Ich würde sogar noch weitergehen. Ich würde fordern, dass Uferbereiche von natürlichen Gewässern in einer bestimmten Breite definitiv nicht eingefriedet werden dürfen, also für jedermann zugänglich sein sollten.

Fließgewässer dürfen m.W. lt. WHG nicht privatisiert werden.

mfg


----------



## Camper1 (24. Juli 2009)

*AW: Petition gegen die Privatisierung ostdeuscher Gewässer!*

Hallo,


ernie1973 schrieb:


> Der Bund will und kann die Gewässer eben nicht einfach behalten, weil er ebenfalls (u.a. auch aus europarechtlichen Gründen) dafür sorgen muß, dass diese dann von ihm bewirtschaftet werden (...Wasserrahmenrichtlinie etc.) - dafür müßte der Bund eigene Mittel aufbringen, weswegen er lieber verkauft oder verpachtet!


 
Komisch, in den Alten Bundesländern kann der Bund es anscheinend. In Brandenburg nicht? Seltsam. #d
Im Übrigen hätte er die Möglichkeit dagegen zu intervenieren oder es zu ändern! Macht er aber nicht. Warum wohl?

mfg


----------



## Gunnar. (24. Juli 2009)

*AW: Petition gegen die Privatisierung ostdeuscher Gewässer!*

Hallo,

Stand heute in der Zeitung:


> _Gehört dem Bund und steht zum Verkauf: 720 Hektar des Malchiner Sees hat die Bodenverwertungs- und Verwaltungsgesellschaft vorerst noch an Fischer verpachtet. Foto: nk
> 
> _*Immobilien.* In MV hält der Bund am Verkauf von 2000 Hektar Wasserfläche fest. Kritiker fürchten, dass im Fall der Privatisierung Badestellen versperrt werden.
> 
> ...


http://www.nordkurier.de/index.php?objekt=nk.homepage&id=562861


----------



## Schleien-Stefan (24. Juli 2009)

*AW: Petition gegen die Privatisierung ostdeuscher Gewässer!*



Camper1 schrieb:


> Ich würde sogar noch weitergehen. Ich würde fordern, dass Uferbereiche von natürlichen Gewässern in einer bestimmten Breite definitiv nicht eingefriedet werden dürfen, also für jedermann zugänglich sein sollten.

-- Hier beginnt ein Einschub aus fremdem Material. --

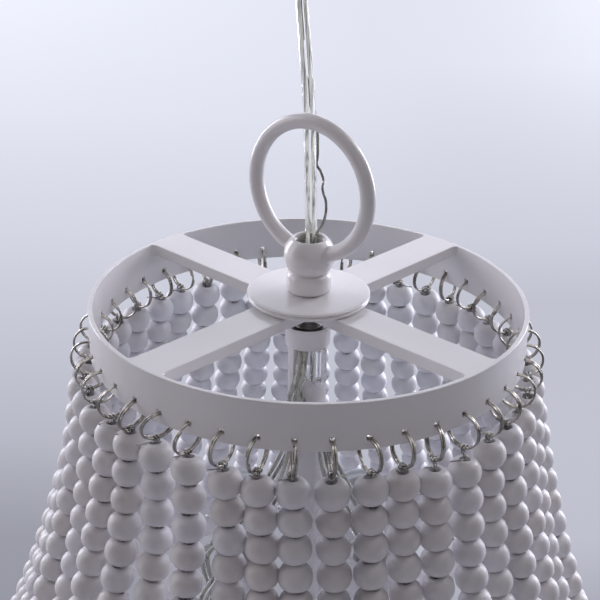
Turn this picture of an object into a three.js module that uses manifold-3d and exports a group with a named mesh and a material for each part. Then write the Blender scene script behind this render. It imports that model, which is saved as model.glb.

Das heisst Deiner Meinung nach man darf die Gewässer verkaufen, aber der Käufer darf dann nicht nach seinem Ermessen nutzen?

Sorry, aber entweder muss dann Gemeinde/Stadt/Land alle Gewässer kaufen oder das geht nicht - wenn man den Grund verkauft darf der Käufer eben machen was er will. Und wenn er nicht will das da jemand angelt dann ist das so. Schon aus wirtschaftlichen Gründen dürfte aber in den allermeisten Fällen das Fischereirecht an Angler gehen, weil die das meiste Geld bringen.


----------



## Camper1 (24. Juli 2009)

*AW: Petition gegen die Privatisierung ostdeuscher Gewässer!*

Merkwürdig?


heute am 24.07. läuft die Frist ab. Heute steht das System nur eingeschränkt zur Verfügung, weil am 25.07.09 Wartungsarbeiten stattfinden?#c

*Wartungsarbeiten*
Sehr geehrte Nutzerinnen und Nutzer,
aufgrund von Wartungsarbeiten am 25.07.2009 steht Ihnen das E-Petitionssystem ab 10:00 Uhr bis 12:00 Uhr leider nicht zur Verfügung. Wir bitten um Ihr Verständnis.


----------



## ernie1973 (24. Juli 2009)

*AW: Petition gegen die Privatisierung ostdeuscher Gewässer!*

Ist bestimmt eine Verschwörung der Illuminaten!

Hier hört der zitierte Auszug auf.